Cette API a deux modes principaux :
- déclenchement sur un ensemble de nœuds et obtention de la sortie de l’agent ;
- déclenchement asynchrone d’exécution de l’agent sur l’ensemble des nœuds, sans attendre le résultat.
Rudder est maintenant totalement pilotable par API, que ce soit au niveau de la création et gestion des règles de configuration ou de l’administration de Rudder, ou de l’extraction d’informations de conformité. Les API permettent en général de personnaliser le fonctionnement de Rudder et d’automatiser certaines opérations spécifiques (acceptation de nouvelles machines sur un serveur Rudder, édition de configurations, etc.). Pour faciliter la manipulation de l’API, il existe une interface en ligne de commande et une bibliothèque Python.
Note : Comment se passe la modification de configuration sur le serveur, que ce soit via l’API ou l’interface Web ? Le code de configuration est en fait stocké dans un dépôt Git sur le serveur, permettant ainsi une modification via l’interface ou directement dans le code. De plus, une partie des fonctionnalités liées à la configuration (instantané, annulation d’un changement, journal des événements) est directement basée sur l’utilisation du dépôt Git sous‐jacent.

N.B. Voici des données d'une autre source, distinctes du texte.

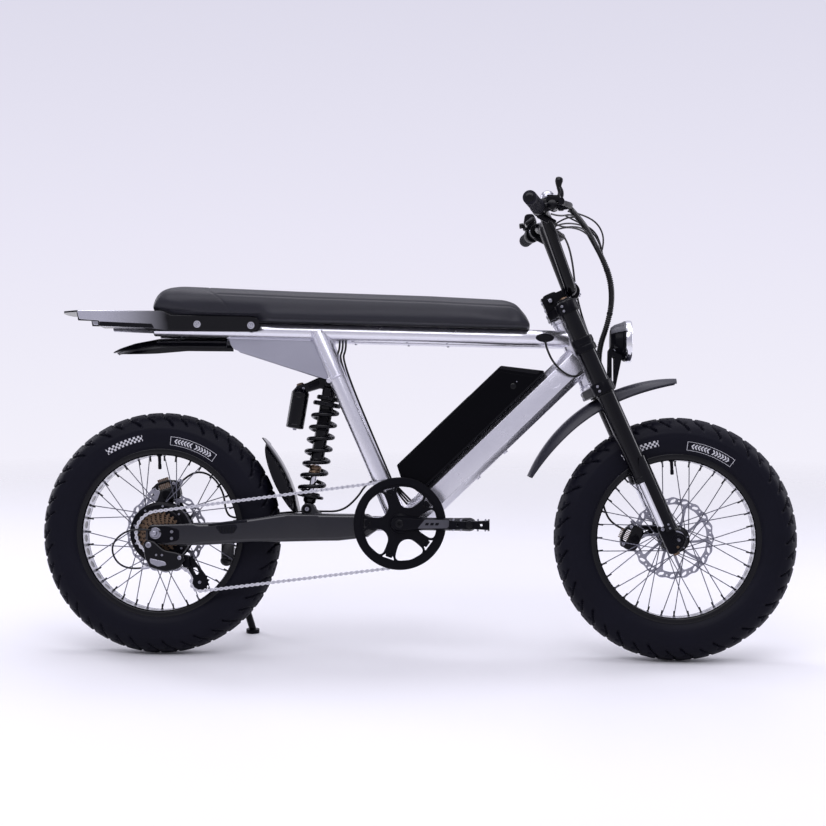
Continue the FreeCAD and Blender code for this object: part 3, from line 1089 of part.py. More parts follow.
def make_cockpit():
    """Stem, bar, grips, levers, controls and headlight."""
    gap = S["weld_gap"]
    high = S["head_above"] + S["cup_height"] + 0.3 + S["crown_height"]
    clamp = STEER.multVec(V(S["stem_reach"], 0, S["stem_rise"]))
    corner = V(-S["stem_back"], -S["stem_half"], high + gap)
    body = primitive("Box", "stem_body", Placement(corner, Rotation()),
                     Length="stem_back + stem_reach - 10", Width="2 * stem_half", Height="stem_height")
    local_clamp = V(S["stem_reach"], 0, S["stem_rise"])
    grip = bar("stem_clamp", local_clamp - Y_AXIS * S["clamp_half"], Y_AXIS, "clamp_radius",
               "2 * clamp_half")
    holes = [bar("stem_bar_hole", local_clamp - Y_AXIS * 60, Y_AXIS, "riser_radius + weld_gap", "120"),
             bar("stem_bore", V(), Z_AXIS, "steerer_radius + weld_gap", "300")]
    solid = boolean("MultiFuse", "stem_solid", [body, grip])
    room = boolean("MultiFuse", "stem_room", holes)
    parked(boolean("Cut", "stem", [solid, room]), "stem", STEER)

    knee = V(clamp.x, -62, clamp.z)
    shoulder = V(934, -104, S["bar_top"])
    end = V(S["bar_end_reach"], -S["bar_half_width"], S["bar_top"])
    thin, thick = S["bar_radius"], S["riser_radius"]
    unit = (end - shoulder).normalize()
    bend = S["bar_bend_radius"]
    swell = shoulder + unit * (bend * 0.8 + 6)
    middle = bent_bar([swell, shoulder, knee, V(knee.x, -knee.y, knee.z),
                       V(shoulder.x, -shoulder.y, shoulder.z), V(swell.x, -swell.y, swell.z)],
                      thick, bend)
    taper = Part.makeCone(thick, thin, 12, swell, unit)
    ends = fused([taper, rod(swell + unit * 12, end, thin)])
    feature("handlebar", [fused([middle, ends, mirrored(ends)])])

    covers, rooms = [], []
    for sign in (-1, 1):
        tip, out = V(end.x, sign * -end.y, end.z), V(unit.x, sign * -unit.y, unit.z)
        covers.append(bar("grip_cover", tip - out * S["grip_length"], out, "grip_radius",
                          "grip_length + 3"))
        rooms.append(bar("grip_room", tip - out * 300, out, "bar_radius + weld_gap", "300"))
    solid = boolean("MultiFuse", "grip_covers", covers)
    room = boolean("MultiFuse", "grip_rooms", rooms)
    parked(boolean("Cut", "grips", [solid, room]), "grips")

    bar_room = fused([bent_bar([swell, shoulder, knee, V(knee.x, 0, knee.z)], thick + gap, bend),
                      Part.makeCone(thick + gap, thin + gap, 12, swell, unit),
                      rod(swell + unit * 12, end, thin + gap)])
    clamp_at = end - unit * (S["grip_length"] + 2)
    bar_frame = Placement(clamp_at, Rotation(Y_AXIS, V(0, 0, 0) - unit))
    collar = rod(V(0, 8, 0), V(0, 30, 0), 17)
    pod = block(V(2, 6, -12), V(44, 34, 10))
    blade = cable([V(40, 18, 0), V(66, -14, -2), V(56, -64, -4), V(50, -112, -4)], 5)
    lever = moved(fused([collar, pod, blade]), bar_frame).cut(bar_room)
    feature("brake_levers", [lever, mirrored(lever)])

    throttle = moved(fused([rod(V(0, 44, 0), V(0, 62, 0), 18), rod(V(0, 53, 0), V(14, 51, 44), 6)]),
                     bar_frame).cut(bar_room)
    feature("bar_controls", [throttle, mirrored(throttle)])

    lamp = V(S["lamp_front"], 0, S["lamp_height"])
    depth, radius = S["lamp_depth"], S["lamp_radius"]
    lamp_profile = [(0, 0), (radius, 0), (radius, -14), (radius - 6, -20), (radius - 14, -depth + 8),
                    (radius - 22, -depth), (0, -depth)]
    wire = outline(lamp_profile, lambda r, x: lamp + V(x - 4, 0, r))
    housing = Part.Face(wire).revolve(lamp, X_AXIS, 360)
    foot = STEER.multVec(V(S["leg_lead"] + 24, 0, -S["head_below"] - S["cup_height"] - 14))
    arms = []
    for sign in (-1, 1):
        low, high_y = sorted((sign * 24, sign * 28))
        arms.append(side_plate([(foot.x - 8, foot.z - 8), (foot.x + 10, foot.z - 8),
                                (lamp.x - depth + 26, lamp.z - 34), (lamp.x - depth + 4, lamp.z - 6),
                                (lamp.x - depth - 8, lamp.z - 20)], low, high_y))
    cross = block(V(foot.x - 8, -28, foot.z - 8), V(foot.x + 4, 28, foot.z + 6))
    holder = fused(arms + [cross])
    lower = moved(block(V(-60, -130, -S["head_below"] - S["cup_height"] - 0.3 - S["crown_height"] - gap),
                        V(S["leg_lead"] + 20 + gap, 130, -S["head_below"])), STEER)
    feature("headlight", [fused([housing, holder.cut(lower)])])
    dome = primitive("Sphere", "lens_dome", Placement(V(4 - S["lens_dome_radius"], 0, 0), Rotation()),
                     Radius="lens_dome_radius")
    pane = bar("lens_pane", V(gap - 4, 0, 0), X_AXIS, "lamp_radius - 3", "14 - weld_gap")
    parked(boolean("Common", "headlight_lens", [pane, dome]), "headlight_lens",
           Placement(lamp, Rotation()))


def make_brakes():
    """Front and rear calipers on their brackets."""
    place, radius = S["rotor_place"], S["rotor_radius"]
    angle = math.radians(180 - 12)
    at = FRONT_AXLE + V((radius - 12) * math.cos(angle), place, (radius - 12) * math.sin(angle))
    body = block(at + V(-24, -16, -20), at + V(16, 18, 26))
    slot = ring([(0, place - 2), (radius + 3, place - 2), (radius + 3, place + 2), (0, place + 2)],
                FRONT_AXLE)
    leg = V(S["leg_lead"], S["leg_spacing"], 0)
    bracket_low = STEER.multVec(V(leg.x, leg.y - 8, -S["lug_top"] - 10))
    bracket = rod(at + V(0, 14, 0), bracket_low, 6)
    lug = moved(block(V(S["leg_lead"] - 17, S["leg_spacing"] - 21, -545),
                      V(S["leg_lead"] + 17, S["leg_spacing"] + 14, -S["lug_top"])), STEER)
    legs_room = moved(rod(V(S["leg_lead"], S["leg_spacing"], -560), V(S["leg_lead"], S["leg_spacing"], -300),
                          S["stanchion_radius"] + 0.2), STEER)
    front = fused([body, bracket]).cut([slot, lug, legs_room])
    feature("front_caliper", [max(front.Solids, key=lambda solid: solid.Volume)])

    at = REAR_AXLE + V(-4, place, radius - 4)
    body = block(at + V(-22, -16, -20), at + V(34, 18, 16))
    bracket = side_plate([(at.x - 10, at.z - 14), (at.x + 30, at.z - 6), (62, 319.6), (32, 318.5)],
                         S["rotor_place"] + 14, S["arm_outer"] - 1)
    rear = fused([body, bracket]).cut(slot_of(REAR_AXLE))
    feature("rear_caliper", [max(rear.Solids, key=lambda solid: solid.Volume)])


def slot_of(centre):
    """Room that a rotor sweeps inside its caliper."""
    place, reach = S["rotor_place"], S["rotor_radius"] + 3
    return ring([(0, place - 2), (reach, place - 2), (reach, place + 2), (0, place + 2)], centre)


def stand_axis():
    """Hinge axis of the side stand: it turns the leg from the floor to lie back."""
    down = (stand_foot() - STAND).normalize()
    back = V(-1, 0.12, 0.02).normalize()
    return down.cross(back).normalize()


def stand_foot():
    """Middle of the stand's foot on the floor."""
    return V(S["foot_x"], S["foot_y"], FLOOR_AT_FOOT)


def make_stand():
    """Side stand: a boss on the pin, a leg and a round foot flat on the floor."""
    axis = stand_axis()
    up = V(0, -math.sin(LEAN), math.cos(LEAN))
    foot = stand_foot()
    ankle = foot + up * (S["foot_height"] - 1)
    pieces = [
        bar("stand_hinge", STAND - axis * S["stand_boss_half"], axis, "stand_boss", "2 * stand_boss_half"),
        bar("stand_leg", STAND, ankle - STAND, "stand_radius", f"{(ankle - STAND).Length:.3f}"),
        bar("stand_pad", foot, up, "foot_radius", "foot_height"),
    ]
    bore = bar("stand_bore", STAND - axis * 60, axis, "stand_radius - 3 + running_gap", "120")
    solid = boolean("MultiFuse", "stand_solid", pieces)
    parked(boolean("Cut", "side_stand", [solid, bore]), "side_stand")


def make_cables():
    """Hoses and looms that the bike holds all the way."""
    thin, gap = S["cable_radius"], S["weld_gap"]
    loom = cable([V(996, -128, 1084), V(1030, -80, 1055), V(1056, -45, 1015), V(1080, -25, 975),
                  V(1100, -6, 925), V(1103, 0, 870), V(1091, 0, 815), V(1074, 0, 766),
                  V(1069.8, 0, 712), V(1085.8, 0, 674.6)], S["loom_radius"])
    right_hose = cable([V(947, -204, 1073.5), V(955, -165, 1082), V(980, -146, 1090),
                        V(995.6, -128.6, 1084.5)], thin)
    feature("bar_loom", [loom, right_hose])
    front_hose = cable([V(947, 204, 1073.5), V(962, 165, 1085), V(1004, 104, 1035), V(1022, 82, 866),
                        V(1085, 80, 719), V(1116, 76, 650), V(1122, 58.2, 582), V(1198, 58.2, 398),
                        V(1180, 64, 362), V(1168, 66, 342.2)], thin)
    feature("front_hose", [front_hose])

    _, _, upward = tube_frame()
    ports = []
    for number in range(3):
        x, y = 452 - 8 * number, 5 * number - S["rail_spacing"]
        drop = math.sqrt(S["rail_radius"] ** 2 - (y + S["rail_spacing"]) ** 2)
        port = V(x, y, rail_axis(x).z - drop - thin)
        entry = tube_top(22 + 6 * number) + V(0, y + 26, 0)
        ports.append(cable([port, V(x + 2, y, port.z - 16), V(x - 12, y + 20, port.z - 44),
                            V(x + 105, y + 24, 454), entry + upward * 32, entry + upward * gap], thin))
    feature("frame_cables", ports)

    rear_hose = cable([V(518, 39.9, 429.6), V(500, 40, 421.7), V(478, 44, 386), V(440, 45, 352.4),
                       V(384, 46, 352), V(330, 72, 351.5), V(230, 78, 343), V(120, 76, 345),
                       V(72, 68, 384), V(31, 66, 395)], thin)
    feature("rear_hose", [rear_hose])


make_wheels()
make_frame()
make_swingarm()
make_shock()
make_drive()
make_tail()
make_fork()
make_cockpit()
make_brakes()
make_stand()
make_cables()

doc.recompute()
for obj in doc.Objects:
    if "Invalid" in obj.State or "Error" in obj.State:
        raise RuntimeError(f"{obj.Label} failed: {obj.State}")
for obj in SUB_PARTS:
    if obj.Shape.isNull() or not obj.Shape.isValid():
        raise RuntimeError(f"{obj.Label} has a bad shape")

# The whole bike's box puts the origin under its middle
box = FreeCAD.BoundBox()
for obj in SUB_PARTS:
    box.add(obj.Shape.optimalBoundingBox(False, False))
shift = V(-(box.XMin + box.XMax) / 2, -(box.YMin + box.YMax) / 2, 0)
for obj in SUB_PARTS:
    obj.Placement = Placement(obj.Placement.Base + shift, obj.Placement.Rotation)
doc.recompute()
for obj in SUB_PARTS:
    obj.Shape.exportStep(f"parts/{obj.Label}.step")
    low, high = obj.Shape.BoundBox.ZMin, obj.Shape.BoundBox.ZMax
    print(f"{obj.Label:16s} solids {len(obj.Shape.Solids):3d} volume {obj.Shape.Volume / 1000:9.1f} cm3"
          f" z {low:8.2f} {high:8.2f}")
print("shift", tuple(shift), "box", box)
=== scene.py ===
"""Dressed model of an electric bike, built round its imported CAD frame.

Shapes are made in the upright bike's own frame, in millimetres: X forward, Y to the bike's left,
Z up, with the origin on the floor under the rear axle. One transform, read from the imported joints,
leans them with the parked bike.
"""
from __future__ import annotations

import json
import logging
import math
from dataclasses import dataclass, field
from enum import Enum
from typing import Any, Callable, Iterable, Mapping, Sequence

import bmesh
import bpy
import numpy as np
from mathutils import Matrix, Vector

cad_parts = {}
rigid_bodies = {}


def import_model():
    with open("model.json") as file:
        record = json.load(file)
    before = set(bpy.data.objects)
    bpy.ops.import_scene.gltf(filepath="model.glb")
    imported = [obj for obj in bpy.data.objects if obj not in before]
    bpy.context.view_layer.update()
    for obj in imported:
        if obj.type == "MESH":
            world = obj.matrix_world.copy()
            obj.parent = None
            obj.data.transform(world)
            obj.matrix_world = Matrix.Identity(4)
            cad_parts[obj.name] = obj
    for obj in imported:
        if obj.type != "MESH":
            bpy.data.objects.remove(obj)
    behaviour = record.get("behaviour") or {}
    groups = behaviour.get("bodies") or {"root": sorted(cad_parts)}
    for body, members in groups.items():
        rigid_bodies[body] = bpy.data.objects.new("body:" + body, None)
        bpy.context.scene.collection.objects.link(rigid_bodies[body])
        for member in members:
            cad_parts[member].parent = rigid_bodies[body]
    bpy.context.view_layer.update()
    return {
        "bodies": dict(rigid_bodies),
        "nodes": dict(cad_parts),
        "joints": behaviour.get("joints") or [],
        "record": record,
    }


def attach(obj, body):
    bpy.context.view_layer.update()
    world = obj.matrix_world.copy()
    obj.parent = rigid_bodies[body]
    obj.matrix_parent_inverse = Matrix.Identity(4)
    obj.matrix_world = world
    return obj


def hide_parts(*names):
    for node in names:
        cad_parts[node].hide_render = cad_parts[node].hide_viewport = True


LOG = logging.getLogger("bike")
Point = tuple[float, float, float]
Flat = tuple[float, float]
AHEAD: Point = (1.0, 0.0, 0.0)
BACK: Point = (-1.0, 0.0, 0.0)
LEFT: Point = (0.0, 1.0, 0.0)
RIGHT: Point = (0.0, -1.0, 0.0)
UP: Point = (0.0, 0.0, 1.0)
DOWN: Point = (0.0, 0.0, -1.0)
ASKEW: Point = (0.31, 0.2, 0.93)
TUBE_LOW: Point = (615.0, 0.0, 332.0)


# Sizes


@dataclass(frozen=True)
class WheelSizes:
    """Sizes of a wheel, in millimetres."""

    base: float = 1260.0
    tyre_radius: float = 296.0
    rim_outer: float = 206.0
    rim_inner: float = 190.5
    rim_half: float = 40.0
    rim_steps: int = 180
    bead_radius: float = 193.8
    bead_half: float = 37.0
    knobs: int = 42
    spokes: int = 36
    rotor_radius: float = 99.8
    rotor_wave: float = 1.6
    rotor_waves: int = 20
    rotor_arms: int = 10
    rotor_face: float = 55.0
    sprockets: int = 7
    sprocket_radius: float = 51.0
    sprocket_step: float = 5.0
    sprocket_face: float = -47.0
    hub_half: float = 97.2
    axle_radius: float = 6.0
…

Ergonomie de l’interface Web
L’interface de Rudder n’avait pas beaucoup évolué depuis la sortie de la version 3.0, tandis que le logiciel n’a cessé d’intégrer de nouvelles fonctionnalités. La version 4.0 fut l’occasion parfaite de rajeunir l’image de Rudder en lui offrant une nouvelle interface, plus moderne et responsive.

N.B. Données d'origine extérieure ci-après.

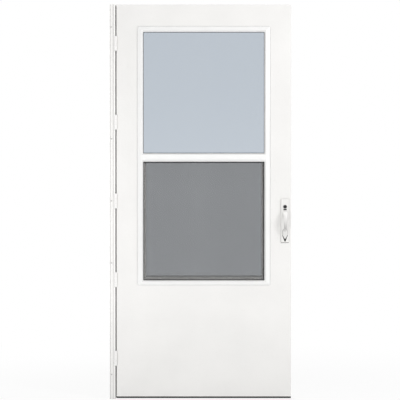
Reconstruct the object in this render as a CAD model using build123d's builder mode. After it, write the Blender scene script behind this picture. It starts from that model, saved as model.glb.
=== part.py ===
from build123d import *
import os

os.makedirs("parts", exist_ok=True)

# A storm door with its hinge rail, in millimetres.
# X runs across the door from the hinge side to the latch side, minus Y points outdoors, Z is up.
# The origin lies on the back of the hinge rail's screw flange, on its screw line,
# level with the lower edge of the door's sweep. Depths called "out" are measured
# outdoors from the back of that flange, so y = -out.

# Door leaf
leaf_width = 899
leaf_top = 2026
leaf_thickness = 32
leaf_out = 6
edge_radius = 3
skin_thickness = 0.8
skin_seam = 0.8
hinge_gap = 5.5

# Window opening, seen from outdoors
opening_width = 624
opening_bottom = 607
lower_light_height = 611
mid_bar_height = 43
top_rail_height = 141
side_face = 30.5
top_face = 29
bottom_face = 24.5

# Moulded window surrounds
surround_base = 2.5
surround_corner = 8
ridge_rise = 6.5
ridge_setback = 3
ridge_slope_width = 17
quirk_setback = 1
quirk_width = 1.4
quirk_depth = 2
opening_bevel = 7
glazing_lip = 8
lip_thickness = 2
jamb_wall = 3
cutout_clearance = 0.3
front_jamb_depth = 10
seat_clearance = 0.2

# Glass, screen and sliding sash
glass_thickness = 3
gasket_wall = 1
gasket_reveal = 2.4
screen_frame_depth = 6
screen_reveal_hinge_side = 1.5
screen_reveal_latch_side = 5
screen_reveal_top = 6
screen_reveal_bottom = 4
screen_thickness = 0.8
sash_depth = 8
sash_side_rail = 20
sash_bottom_rail = 24
sash_top_rail = 22
sash_overlap = 4
sash_glass_bite = 5
sash_clearance = 1
track_rib = 1.5
track_rib_height = 5
inside_flange = 3
inside_flange_bevel = 1.2
latch_tab_width = 30
latch_tab_height = 10
latch_tab_depth = 4
latch_tab_setback = 90

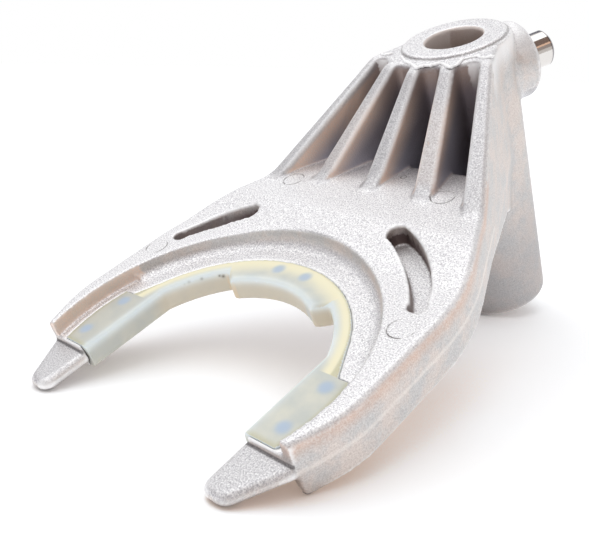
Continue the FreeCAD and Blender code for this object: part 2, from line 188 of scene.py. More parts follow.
def ring_line(tree, place, centre, radius, width):
    """How near a point is, seen from above, to a thin circle that wavers a little."""
    flat = add(tree, "ShaderNodeVectorMath", {"operation": "MULTIPLY"}, {0: place, 1: (1, 1, 0)})
    waver = add(tree, "ShaderNodeTexNoise", {}, {"Vector": place, "Scale": 0.9})
    away = add(tree, "ShaderNodeVectorMath", {"operation": "DISTANCE"}, {
        0: flat, 1: (*centre, 0)}, 1)
    away = add(tree, "ShaderNodeMath", {"operation": "MULTIPLY_ADD"}, {0: waver, 1: width, 2: away})
    away = add(tree, "ShaderNodeMath", {"operation": "SUBTRACT"}, {0: away, 1: radius + width / 2})
    away = add(tree, "ShaderNodeMath", {"operation": "ABSOLUTE"}, {0: away})
    return add(tree, "ShaderNodeMapRange", {"interpolation_type": "SMOOTHSTEP"}, {
        "Value": away, "From Min": width, "From Max": 0.2 * width})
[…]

Voici une liste non exhaustive des principales améliorations :
- nouvelle disposition du menu ;
- ajout d’un champ de recherche global portant sur toutes les entités (machines, configuration, etc.) présentes dans Rudder. Ce champ de recherche dispose aussi d’un langage de requêtage simple pour effectuer une recherche sur un type d’objet ou un champ précis ;
- intégration du nouveau logo ;
- nouveau thème pour l’arbre des groupes, directives, règles, etc. ;
- la plupart des formulaires intègrent désormais le cadriciel Bootstrap.

Autour du développement
Lors du travail sur Rudder 4, les processus de développement ont été améliorés. Nous avons ajouté de nouvelles possibilités à notre outil de développement rudder-dev, notamment la possibilité d’ouvrir un ticket de correction directement depuis la ligne de commande. Nous avons, en plus de cet outil, créé un bot GitHub qui teste les demandes d’intégration Git (pull requests) et effectue les fusions (merge) dans les branches supérieures automatiquement, quand c’est possible. Sinon, il fournit la commande pour l’effectuer manuellement (cf. https://github.com/Normation/rudder/pull/1616, par exemple). Cela a permis d’éviter des problèmes lors de la fusion de branches contenant plusieurs correctifs différents, quand cela n’avait pas été fait immédiatement après la fusion dans la branche de destination.
De plus, nous sommes en train de modifier le système de priorisation des tickets pour coller au mieux aux besoins de la majorité des utilisateurs et être plus en cohérence avec la feuille de route.
Suite à une rétrospective sur le développement de la version 4.0, nous avons lancé de nouveaux canaux de discussion avec les utilisateurs et contributeurs, notamment une nouvelle FAQ et un blog autour du développement.
Nous avons aussi participé cette année encore au Configuration Management Camp à Gand. Nous avions cette année une salle dédiée et avons accueilli cinq discussions à cette occasion, en plus de notre intervention au sein de la main track de l’événement.
Et maintenant ?
La prochaine fonctionnalité importante sera le développement d’un agent pour Windows, basé sur l’outil natif DSC (Desired State Configuration), intégré à Powershell depuis la version 4 et désormais open source.
Nous souhaitons en outre utiliser les possibilités introduites dans les versions 4.0 et 4.1 pour proposer des fonctionnalités plus avancées, comme, par exemple, un déploiement progressif de configuration (ramp‐up) basé sur les premiers retours de conformité.